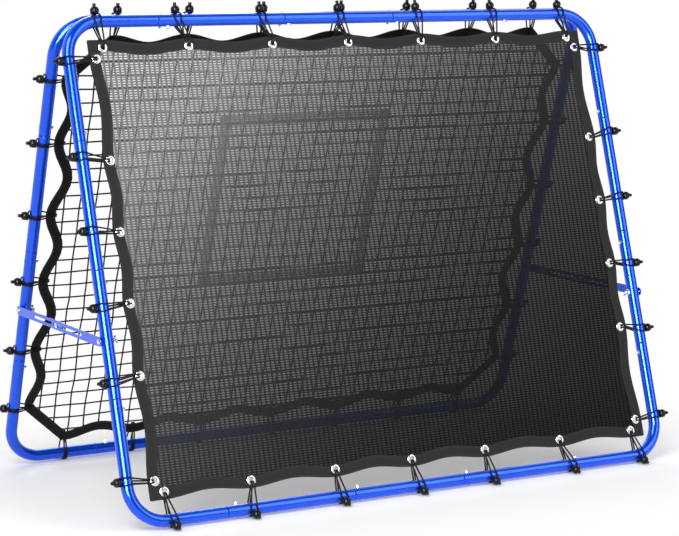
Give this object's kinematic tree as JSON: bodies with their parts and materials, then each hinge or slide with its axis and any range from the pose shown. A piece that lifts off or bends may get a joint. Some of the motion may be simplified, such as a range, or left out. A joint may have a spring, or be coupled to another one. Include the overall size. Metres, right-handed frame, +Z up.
{
  "type": "pitch back rebounder",
  "caption": "Folding A-frame rebounder of steel tube: a tight mesh mat in front and a knotted net with a strike zone behind, both held by ball bungees.",
  "frame": {"origin": "on the ground, midway between the front and back feet and midway along the rails", "axes": "+X along the rails to the right as seen by the thrower, -Y towards the thrower, +Z up"},
  "size_m": [1.5698, 0.8348, 1.1906],
  "materials": {
    "paint": "glossy blue powder coat on steel tube and flat bar",
    "mesh": "black coated polyester mesh",
    "net": "black knotted polyester net with a webbing border",
    "webbing": "tan woven webbing",
    "elastic": "black covered elastic cord and moulded balls",
    "zinc": "bright zinc plate"
  },
  "bodies": {
    "front_frame": {"front_bottom_left_bend": "paint", "front_bottom_rail_left": "paint", "front_bottom_rail_middle": "paint", "front_bottom_rail_right": "paint", "front_bottom_right_bend": "paint", "front_bungee_bottom_left": "elastic", "front_bungee_bottom_right": "elastic", "front_bungee_top_left": "elastic", "front_bungee_top_right": "elastic", "front_left_leg_lower": "paint", "front_left_leg_upper": "paint", "front_left_pivot_bolt": "zinc", "front_mat": "mesh", "front_right_leg_lower": "paint", "front_right_leg_upper": "paint", "front_right_pivot_bolt": "zinc", "front_top_left_bend": "paint", "front_top_rail_left": "paint", "front_top_rail_middle": "paint", "front_top_rail_right": "paint", "front_top_right_bend": "paint", "hinge_pin_half_left": "paint", "hinge_pin_half_right": "paint"},
    "back_frame": {"back_bottom_left_bend": "paint", "back_bottom_rail_left": "paint", "back_bottom_rail_middle": "paint", "back_bottom_rail_right": "paint", "back_bottom_right_bend": "paint", "back_bungee_bottom_left": "elastic", "back_bungee_bottom_right": "elastic", "back_bungee_top_left": "elastic", "back_bungee_top_right": "elastic", "back_left_leg_lower": "paint", "back_left_leg_upper": "paint", "back_left_pivot_bolt": "zinc", "back_net": "net", "back_right_leg_lower": "paint", "back_right_leg_upper": "paint", "back_right_pivot_bolt": "zinc", "back_top_left_bend": "paint", "back_top_rail_left": "paint", "back_top_rail_middle": "paint", "back_top_rail_right": "paint", "back_top_right_bend": "paint", "hinge_socket_half_left": "paint", "hinge_socket_half_right": "paint", "strike_zone_band": "webbing"},
    "front_left_bar": {"front_left_brace_bar": "paint"},
    "front_right_bar": {"front_right_brace_bar": "paint"},
    "back_left_bar": {"back_left_brace_bar": "paint"},
    "back_right_bar": {"back_right_brace_bar": "paint"},
    "left_lock": {"left_lock_bolt": "zinc", "left_lock_wing_nut": "zinc"},
    "right_lock": {"right_lock_bolt": "zinc", "right_lock_wing_nut": "zinc"}
  },
  "joints": [
    {"name": "fold", "type": "hinge", "parent": "front_frame", "child": "back_frame", "pos_m": [0, 0, 1.14765], "axis": [1, 0, 0], "range_deg": [-16.2, 2.2]},
    {"name": "front_left_bar_turn", "type": "hinge", "parent": "front_frame", "child": "front_left_bar", "pos_m": [-0.7793, -0.24916, 0.42727], "axis": [1, 0, 0], "range_deg": [-8.2, 1.2]},
    {"name": "back_left_bar_turn", "type": "hinge", "parent": "back_frame", "child": "back_left_bar", "pos_m": [-0.7765, 0.24916, 0.42727], "axis": [1, 0, 0], "range_deg": [-1.2, 8.2]},
    {"name": "left_lock_slide", "type": "slide", "parent": "front_left_bar", "child": "left_lock", "axis": [0, 1, 0], "range_m": [-0.105, 0.015]},
    {"name": "front_right_bar_turn", "type": "hinge", "parent": "front_frame", "child": "front_right_bar", "pos_m": [0.7793, -0.24916, 0.42727], "axis": [1, 0, 0], "range_deg": [-8.2, 1.2]},
    {"name": "back_right_bar_turn", "type": "hinge", "parent": "back_frame", "child": "back_right_bar", "pos_m": [0.7765, 0.24916, 0.42727], "axis": [1, 0, 0], "range_deg": [-1.2, 8.2]},
    {"name": "right_lock_slide", "type": "slide", "parent": "front_right_bar", "child": "right_lock", "axis": [0, 1, 0], "range_m": [-0.105, 0.015]}
  ],
  "couplings": [
    {"joint": "front_left_bar_turn", "follows": "fold", "ratio": 0.5},
    {"joint": "back_left_bar_turn", "follows": "fold", "ratio": -0.5},
    {"joint": "left_lock_slide", "follows": "fold", "m_per_rad": 0.366},
    {"joint": "front_right_bar_turn", "follows": "fold", "ratio": 0.5},
    {"joint": "back_right_bar_turn", "follows": "fold", "ratio": -0.5},
    {"joint": "right_lock_slide", "follows": "fold", "m_per_rad": 0.366}
  ]
}
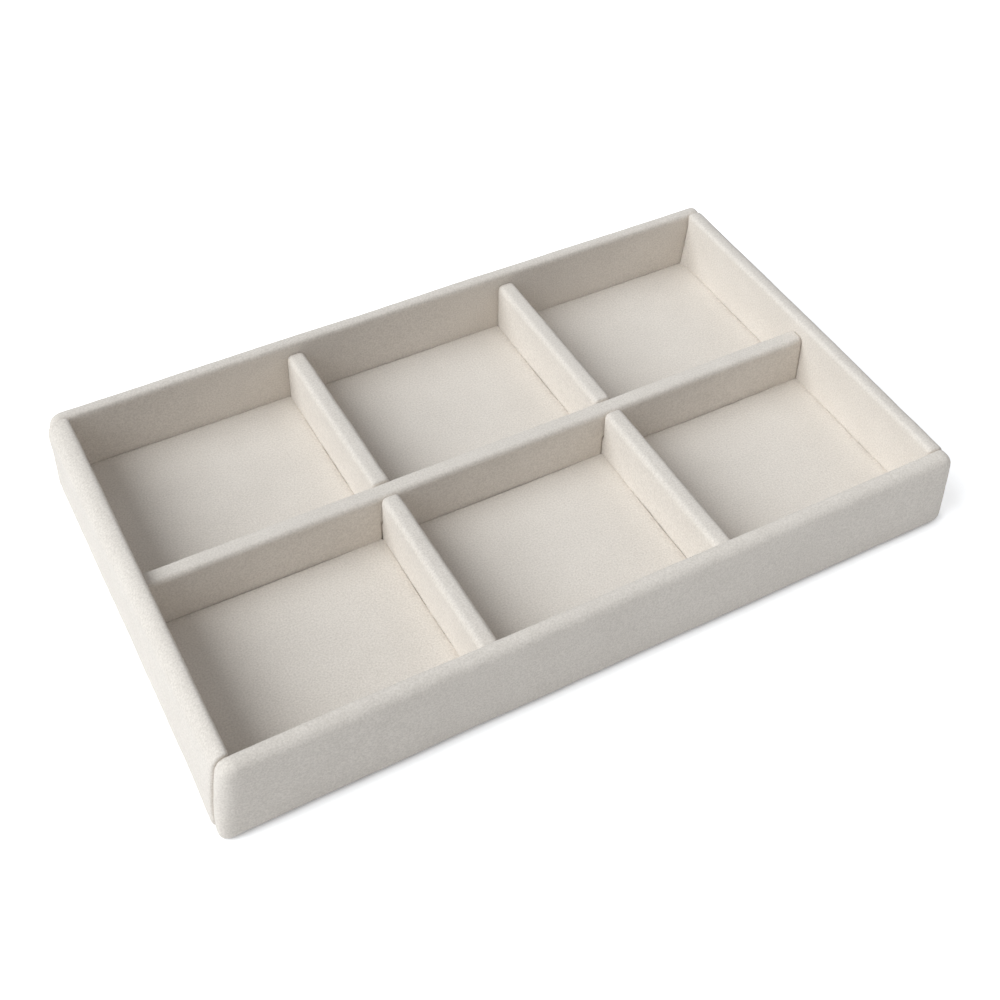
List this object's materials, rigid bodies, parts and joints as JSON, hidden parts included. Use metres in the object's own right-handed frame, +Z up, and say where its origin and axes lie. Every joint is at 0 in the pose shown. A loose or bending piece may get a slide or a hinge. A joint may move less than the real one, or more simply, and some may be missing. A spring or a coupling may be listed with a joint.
{
  "type": "jewelry tray",
  "caption": "Low open jewelry tray of velvet-wrapped padded boards, with halved dividers and a soft padded floor in every compartment.",
  "frame": {"origin": "middle of the underside, on the surface that the tray stands on", "axes": "+X along the tray's length, +Y from the front wall to the back wall, +Z up out of the compartments"},
  "size_m": [0.24, 0.15, 0.03],
  "materials": {
    "velvet": "short-nap off-white velvet",
    "board": "raw fibreboard",
    "foam": "thin white foam sheet",
    "card": "grey card",
    "lining": "matte felt"
  },
  "bodies": {
    "root": {"base_board": "board", "underside_lining": "lining", "front_wall_board": "board", "front_wall_foam": "foam", "front_wall_cover": "velvet", "back_wall_board": "board", "back_wall_foam": "foam", "back_wall_cover": "velvet", "left_wall_board": "board", "left_wall_foam": "foam", "left_wall_cover": "velvet", "right_wall_board": "board", "right_wall_foam": "foam", "right_wall_cover": "velvet", "long_divider_board": "board", "long_divider_foam": "foam", "long_divider_cover": "velvet", "left_cross_divider_board": "board", "left_cross_divider_foam": "foam", "left_cross_divider_cover": "velvet", "right_cross_divider_board": "board", "right_cross_divider_foam": "foam", "right_cross_divider_cover": "velvet", "front_left_pad_card": "card", "front_left_pad_foam": "foam", "front_left_pad_cover": "velvet", "front_middle_pad_card": "card", "front_middle_pad_foam": "foam", "front_middle_pad_cover": "velvet", "front_right_pad_card": "card", "front_right_pad_foam": "foam", "front_right_pad_cover": "velvet", "back_left_pad_card": "card", "back_left_pad_foam": "foam", "back_left_pad_cover": "velvet", "back_middle_pad_card": "card", "back_middle_pad_foam": "foam", "back_middle_pad_cover": "velvet", "back_right_pad_card": "card", "back_right_pad_foam": "foam", "back_right_pad_cover": "velvet"}
  },
  "joints": []
}
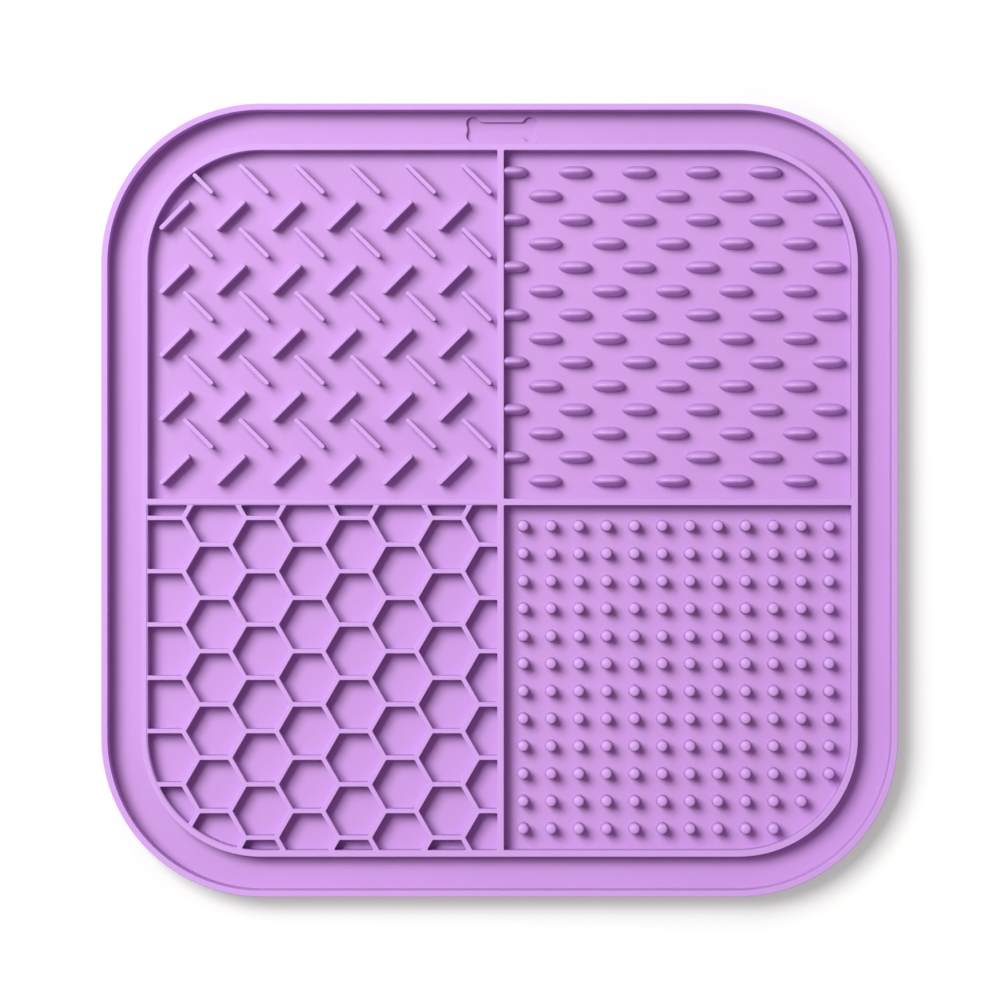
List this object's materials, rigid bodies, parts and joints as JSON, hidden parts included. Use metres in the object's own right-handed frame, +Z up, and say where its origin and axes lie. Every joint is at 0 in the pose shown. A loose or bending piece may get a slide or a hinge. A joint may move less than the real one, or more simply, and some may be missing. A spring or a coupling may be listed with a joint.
{
  "type": "lick mat",
  "caption": "Flat square lick mat of soft silicone with a raised rim, a crumb channel and compartments of ribs, bumps, honeycomb and studs.",
  "frame": {"origin": "middle of the flat underside, on the surface that the mat lies on", "axes": "+Z up out of the food side, +X to the right and +Y to the far edge when the rib compartment is at the far left; the bone recess is at the +Y edge"},
  "size_m": [0.2004, 0.1994, 0.008],
  "materials": {
    "silicone": "matt moulded silicone, lilac"
  },
  "bodies": {
    "root": {"mat": "silicone"}
  },
  "joints": []
}
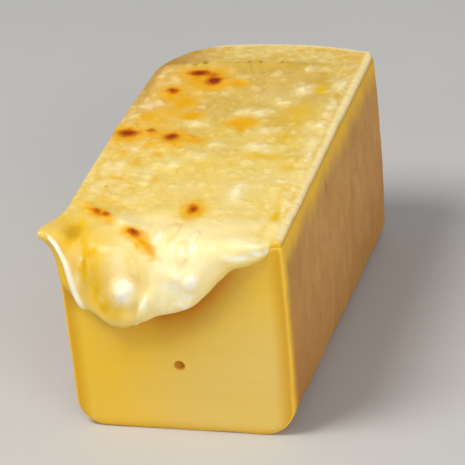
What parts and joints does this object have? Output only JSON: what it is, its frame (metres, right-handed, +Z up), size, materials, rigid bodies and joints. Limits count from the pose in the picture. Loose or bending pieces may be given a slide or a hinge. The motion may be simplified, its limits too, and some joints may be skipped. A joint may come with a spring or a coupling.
{
  "type": "raclette cheese block",
  "caption": "Block of semi-hard cheese with rind on its sides, back and base, a smooth cut face, and a browned, melted top that runs over the front edge in a broad tongue.",
  "frame": {"origin": "on the flat resting base, under the middle of the block", "axes": "+Z up; the cut front face and the melted tongue look along -Y; the block's length runs along Y; +X is to the right of someone facing the cut face"},
  "size_m": [0.0757, 0.1534, 0.066],
  "materials": {
    "cheese": "smooth satin paste, golden yellow and slightly translucent",
    "rind": "dry tan rind with a pale bloom and upright streaks",
    "melt": "melted cream to pale yellow skin, glossy, with browned spots"
  },
  "bodies": {
    "root": {"cheese_block": "cheese"}
  },
  "joints": []
}
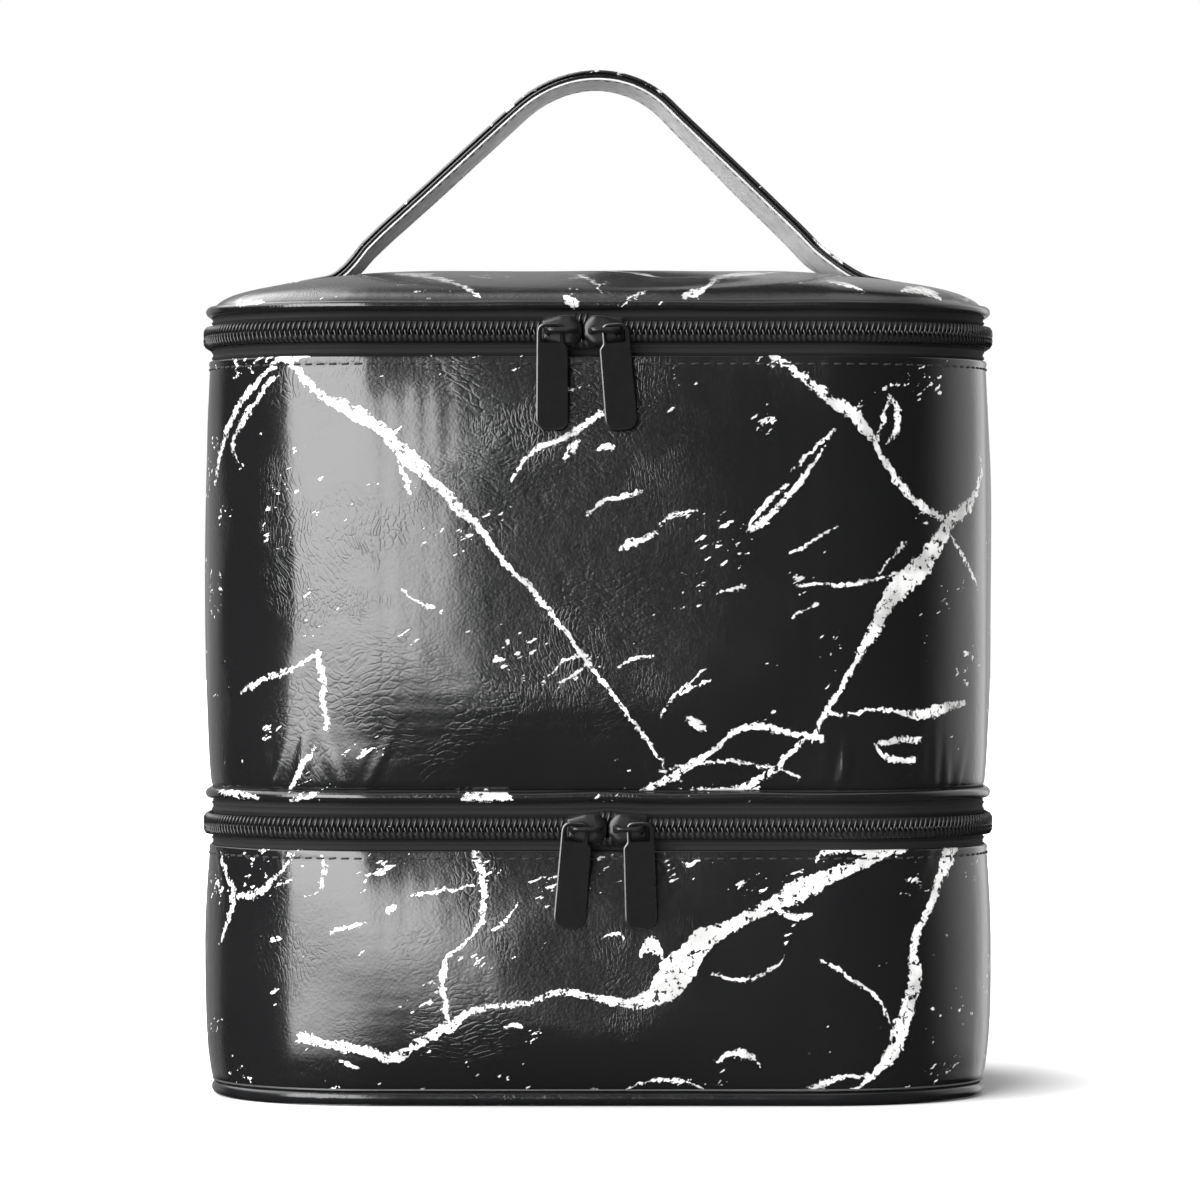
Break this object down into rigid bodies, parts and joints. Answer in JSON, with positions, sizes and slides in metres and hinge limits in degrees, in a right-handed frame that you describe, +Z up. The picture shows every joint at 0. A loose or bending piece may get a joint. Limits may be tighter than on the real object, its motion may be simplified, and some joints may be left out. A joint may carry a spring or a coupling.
{
  "type": "makeup train case",
  "caption": "Zipped makeup train case in black marbled artificial leather: two stacked padded compartments, a domed lid and an arched strap handle",
  "frame": {"origin": "on the floor under the middle of the case, on the flat base panel", "axes": "+Z up, -Y is the front with the zip sliders, +Y is the hinge side, X is along the handle"},
  "size_m": [0.2348, 0.1841, 0.3076],
  "materials": {
    "marble_leather": "black gloss coated artificial leather with white marble veins",
    "trim_leather": "black gloss artificial leather, plain",
    "strap_lining": "black semi-matt artificial leather",
    "stiff_board": "grey millboard",
    "stiff_sheet": "thin stiffening sheet",
    "foam": "soft padding foam",
    "lining_cloth": "black woven lining cloth",
    "hook_strip": "black hook strip",
    "zip_tape": "black woven zip tape",
    "zip_coil": "black nylon coil",
    "black_metal": "black satin enamel on die-cast zinc",
    "pull_metal": "black matt enamel, edges polished bright"
  },
  "bodies": {
    "lower_case": {"lower_base_panel": "trim_leather", "lower_base_piping": "trim_leather", "lower_base_board": "stiff_board", "lower_floor_foam": "foam", "lower_floor_lining": "lining_cloth", "lower_side_panel": "marble_leather", "lower_stiffener": "stiff_sheet", "lower_foam_wall": "foam", "lower_wall_lining": "lining_cloth", "lower_rim_binding": "lining_cloth", "lower_zip_tape_below": "zip_tape", "lower_zip_coil_below": "zip_coil", "case_hinge_strip": "trim_leather"},
    "upper_case": {"lower_zip_tape_above": "zip_tape", "lower_zip_coil_above": "zip_coil", "upper_base_piping": "marble_leather", "upper_base_panel": "lining_cloth", "upper_base_board": "stiff_board", "upper_floor_foam": "foam", "upper_floor_lining": "lining_cloth", "upper_side_panel": "marble_leather", "upper_stiffener": "stiff_sheet", "upper_foam_wall": "foam", "upper_wall_lining": "lining_cloth", "upper_rim_binding": "lining_cloth", "upper_zip_tape_below": "zip_tape", "upper_zip_coil_below": "zip_coil", "divider_long": "lining_cloth", "divider_front_left": "lining_cloth", "divider_front_right": "lining_cloth", "divider_back": "lining_cloth", "divider_hook_strips": "hook_strip", "lid_hinge_strip": "trim_leather"},
    "lid": {"upper_zip_tape_above": "zip_tape", "upper_zip_coil_above": "zip_coil", "lid_piping": "marble_leather", "lid_rim_binding": "lining_cloth", "lid_lining": "lining_cloth", "lid_top_panel": "marble_leather", "lid_foam": "foam", "handle_tab_left": "marble_leather", "handle_tab_right": "marble_leather", "handle_flex_left": "marble_leather", "handle_flex_right": "marble_leather"},
    "handle": {"handle_strap_top": "marble_leather", "handle_strap_core": "stiff_board", "handle_strap_lining": "strap_lining"},
    "slider_upper_left": {"slider_upper_left": "black_metal"},
    "pull_upper_left": {"pull_upper_left": "pull_metal"},
    "slider_upper_right": {"slider_upper_right": "black_metal"},
    "pull_upper_right": {"pull_upper_right": "pull_metal"},
    "slider_lower_left": {"slider_lower_left": "black_metal"},
    "pull_lower_left": {"pull_lower_left": "pull_metal"},
    "slider_lower_right": {"slider_lower_right": "black_metal"},
    "pull_lower_right": {"pull_lower_right": "pull_metal"}
  },
  "joints": [
    {"name": "case_hinge", "type": "hinge", "parent": "lower_case", "child": "upper_case", "pos_m": [0, 0.08645, 0.0807], "axis": [-1, 0, 0], "range_deg": [0, 80], "deforming": ["case_hinge_strip"]},
    {"name": "lid_hinge", "type": "hinge", "parent": "upper_case", "child": "lid", "pos_m": [0, 0.08645, 0.225], "axis": [-1, 0, 0], "range_deg": [0, 100], "deforming": ["lid_hinge_strip"]},
    {"name": "handle_tilt", "type": "hinge", "parent": "lid", "child": "handle", "pos_m": [0, 0, 0.2465], "axis": [1, 0, 0], "range_deg": [-25, 25], "stiffness_Nm_per_rad": 0.06, "deforming": ["handle_flex_left", "handle_flex_right"]},
    {"name": "slide_upper_left", "type": "slide", "parent": "upper_case", "child": "slider_upper_left", "axis": [-1, 0, 0], "range_m": [0, 0.048]},
    {"name": "swing_upper_left", "type": "hinge", "parent": "slider_upper_left", "child": "pull_upper_left", "pos_m": [-0.0144, -0.0928, 0.225], "axis": [0, 1, 0], "range_deg": [-8, 90]},
    {"name": "slide_upper_right", "type": "slide", "parent": "upper_case", "child": "slider_upper_right", "axis": [1, 0, 0], "range_m": [0, 0.048]},
    {"name": "swing_upper_right", "type": "hinge", "parent": "slider_upper_right", "child": "pull_upper_right", "pos_m": [0.0056, -0.0928, 0.225], "axis": [0, -1, 0], "range_deg": [-8, 90]},
    {"name": "slide_lower_left", "type": "slide", "parent": "lower_case", "child": "slider_lower_left", "axis": [-1, 0, 0], "range_m": [0, 0.048]},
    {"name": "swing_lower_left", "type": "hinge", "parent": "slider_lower_left", "child": "pull_lower_left", "pos_m": [-0.0072, -0.0928, 0.0807], "axis": [0, 1, 0], "range_deg": [-8, 90]},
    {"name": "slide_lower_right", "type": "slide", "parent": "lower_case", "child": "slider_lower_right", "axis": [1, 0, 0], "range_m": [0, 0.048]},
    {"name": "swing_lower_right", "type": "hinge", "parent": "slider_lower_right", "child": "pull_lower_right", "pos_m": [0.0128, -0.0928, 0.0807], "axis": [0, -1, 0], "range_deg": [-8, 90]}
  ]
}
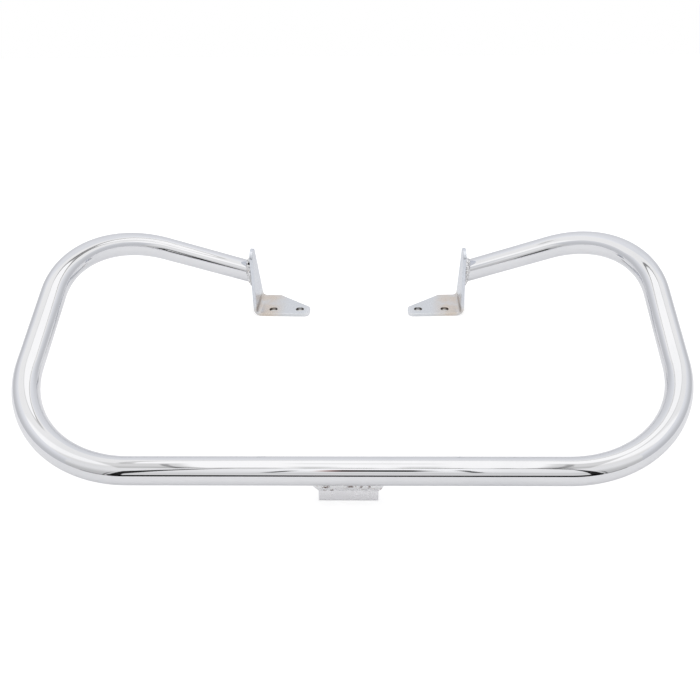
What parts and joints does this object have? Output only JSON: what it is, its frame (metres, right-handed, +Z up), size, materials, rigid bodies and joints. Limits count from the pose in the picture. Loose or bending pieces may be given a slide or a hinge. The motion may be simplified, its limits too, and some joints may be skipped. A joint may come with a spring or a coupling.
{
  "type": "motorcycle crash bars",
  "caption": "Chrome-plated bent-tube engine guard that loops out on both sides, with a folded, drilled foot bracket welded to each end and an angle bracket under the middle.",
  "frame": {"origin": "middle of the lower bracket's two bolt holes, on its underside", "axes": "+X to the right across the motorcycle, +Y to the rear, +Z up"},
  "size_m": [0.804, 0.5001, 0.1648],
  "materials": {
    "tube_chrome": "mirror-polished chrome plate",
    "bracket_chrome": "chrome plate over flat steel, slightly wavy and less polished",
    "weld_chrome": "chrome plate over rippled weld beads"
  },
  "bodies": {
    "root": {"main_tube": "tube_chrome", "left_foot_bracket": "bracket_chrome", "right_foot_bracket": "bracket_chrome", "lower_bracket": "bracket_chrome", "left_end_weld": "weld_chrome", "right_end_weld": "weld_chrome", "lower_weld": "weld_chrome"}
  },
  "joints": []
}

== REQUEST ==
Copy every line of the material in which the word "each" occurs.

== EXERCISE ANSWER ==
Give this object's kinematic tree as JSON: bodies with their parts and materials, then each hinge or slide with its axis and any range from the pose shown. A piece that lifts off or bends may get a joint. Some of the motion may be simplified, such as a range, or left out. A joint may have a spring, or be coupled to another one. Include the overall size. Metres, right-handed frame, +Z up.
  "caption": "Chrome-plated bent-tube engine guard that loops out on both sides, with a folded, drilled foot bracket welded to each end and an angle bracket under the middle.",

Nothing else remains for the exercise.